SHOW TRANSPORTATION TIPS
Get the proper equipment: You will need a “real koi catch net”, koi sock net, large plastic bags, rubber bands and a oxygen tank and regulator.
- DO NOT FEED your show fish for 5 days prior. This is very important to reduce ammonia stress on your fish during transportation.
- Catch your fish very GENTLY as last thing you do before leaving home.
- Transport in cool covered containers (large ice chests are ideal) to maintain constant water temperature and a darkened environment.
- Ice packs maybe used inside the container but OUTSIDE the fish bags to keep water cooler and fish more relaxed.
- Fish should be “double bagged” with pond water and bags inflated with oxygen and securely closed with double rubber bands inside a cooler.

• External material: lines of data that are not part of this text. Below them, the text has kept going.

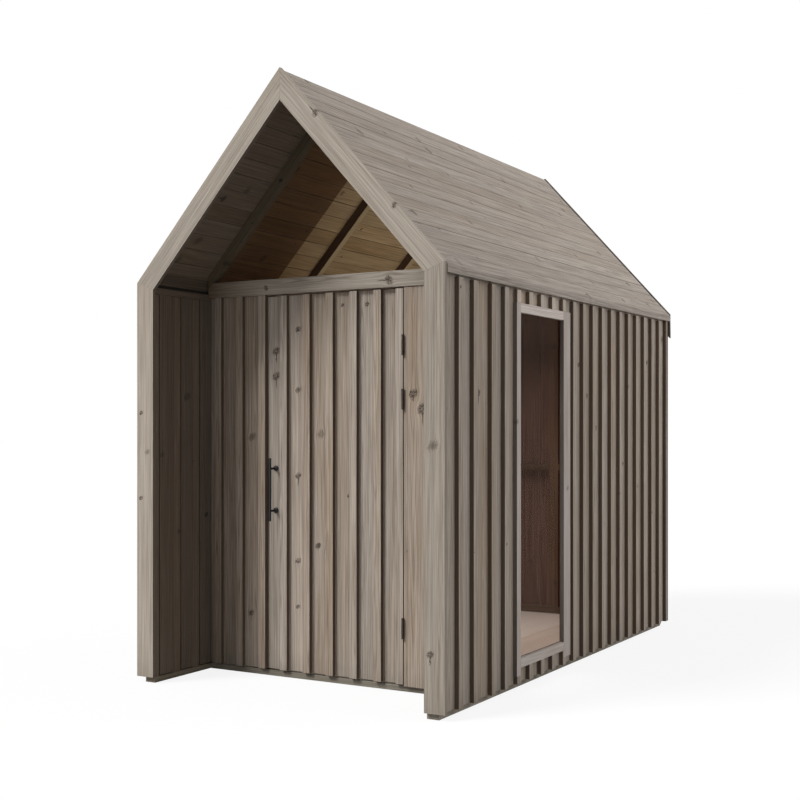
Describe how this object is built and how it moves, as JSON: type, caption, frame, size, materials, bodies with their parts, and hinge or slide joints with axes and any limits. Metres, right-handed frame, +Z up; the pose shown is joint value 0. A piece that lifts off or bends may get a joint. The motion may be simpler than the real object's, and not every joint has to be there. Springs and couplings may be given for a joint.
{
  "type": "wooden garden shed",
  "caption": "Gabled wooden garden shed clad in vertical boards and battens, with a recessed porch, a hinged board door and a tall side window.",
  "frame": {"origin": "middle of the shed's outline in plan, on the ground", "axes": "+Z up, the porch and door face -Y, the side window is on the +X side"},
  "size_m": [1.826, 3.245, 3.08],
  "materials": {
    "black_handle": "black painted steel, satin",
    "dark_bargeboard": "dark stained board, matt",
    "dark_hinge_steel": "dark oxide hinge steel, satin",
    "floor_boards": "plain planed floor boards, matt",
    "inner_framing": "brown spruce framing, matt",
    "pale_window_boards": "pale grey boards, matt",
    "porch_lining": "brown-grey stained boards, matt",
    "roof_boards": "weathered grey roof boards, matt",
    "sill_timber": "pressure treated sill timber, matt",
    "weathered_cladding": "weathered grey-brown spruce boards, matt",
    "weathered_trim": "weathered grey spruce trim boards, matt",
    "window_glass": "clear window glass"
  },
  "bodies": {
    "shed": {"back_mid_rail": "inner_framing", "back_posts": "inner_framing", "back_wall": "weathered_cladding", "door_post_left": "inner_framing", "door_post_right": "weathered_trim", "floor": "floor_boards", "front_beam": "weathered_trim", "front_wall_left": "weathered_cladding", "front_wall_right": "weathered_cladding", "hinges_on_post": "dark_hinge_steel", "left_mid_rail": "inner_framing", "left_wall": "weathered_cladding", "portal_barge_left": "weathered_trim", "portal_barge_right": "weathered_trim", "portal_post_left": "weathered_trim", "portal_post_right": "weathered_trim", "rafter_1_left": "inner_framing", "rafter_1_right": "inner_framing", "rafter_2_left": "inner_framing", "rafter_2_right": "inner_framing", "rafter_3_left": "inner_framing", "rafter_3_right": "inner_framing", "rafter_4_left": "inner_framing", "rafter_4_right": "inner_framing", "rear_barge_left": "dark_bargeboard", "rear_barge_right": "dark_bargeboard", "right_mid_rail": "inner_framing", "right_wall": "weathered_cladding", "roof_left": "roof_boards", "roof_right": "roof_boards", "sill_back": "sill_timber", "sill_front": "sill_timber", "sill_left": "sill_timber", "sill_right": "sill_timber", "top_plate_left": "inner_framing", "top_plate_right": "inner_framing", "window_frame": "inner_framing", "window_glass": "window_glass", "window_trim": "pale_window_boards", "wing_lining_left": "porch_lining", "wing_lining_right": "porch_lining"},
    "door": {"door_handle": "black_handle", "door_leaf": "weathered_cladding", "door_ledges": "inner_framing", "hinges_on_door": "dark_hinge_steel"}
  },
  "joints": [
    {"name": "door_hinge", "type": "hinge", "parent": "shed", "child": "door", "pos_m": [0.4305, -1.1705, 1.033], "axis": [0, 0, 1], "range_deg": [0, 110]}
  ]
}
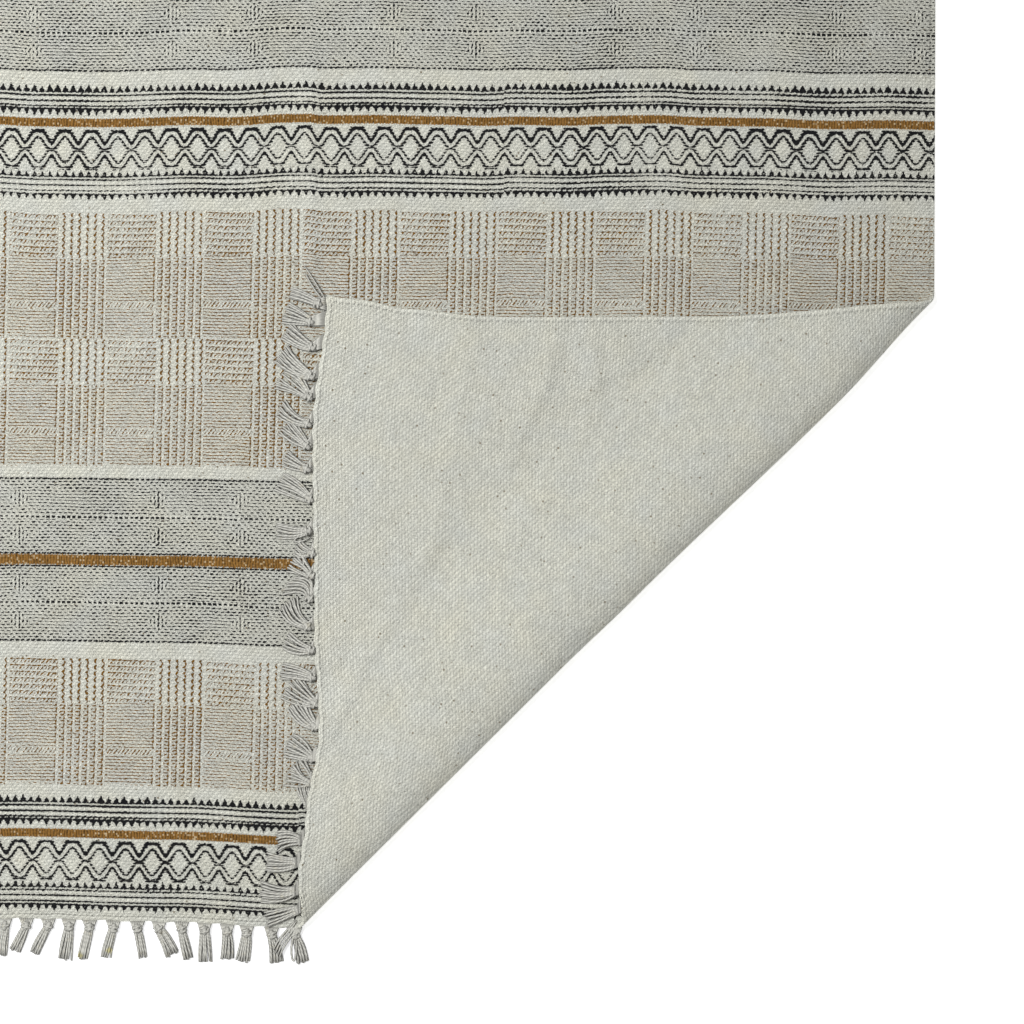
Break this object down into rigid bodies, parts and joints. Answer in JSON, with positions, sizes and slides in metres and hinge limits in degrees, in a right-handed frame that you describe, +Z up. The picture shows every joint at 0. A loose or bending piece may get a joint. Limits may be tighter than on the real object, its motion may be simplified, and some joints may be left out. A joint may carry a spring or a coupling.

- Be sure bags & coolers are large enough for fish to stay relaxed & unbent. No more koi per bag/cooler than fit comfortably side by side. Usually two large koi “ 24 in. long, or 5-6 medium koi 12 inches long.
- Be sure to use enough pond water to COMPLETELY cover your fish.
- DO NOT put small fish in same bag/cooler with significantly larger fish.
- Orient coolers so that fish ride SIDE WAYS to direction of travel.
- DO NOT place coolers directly in the sun or near other sources of heat. ( i.e., over hot spot caused by exhaust side of trunk)
- Reduce time of transportation by driving directly to destination.
- When you arrive at new pond destination open bags and gently release water and fish into cooler. Use a koi sock net to gently net fish and transfer them into new pond.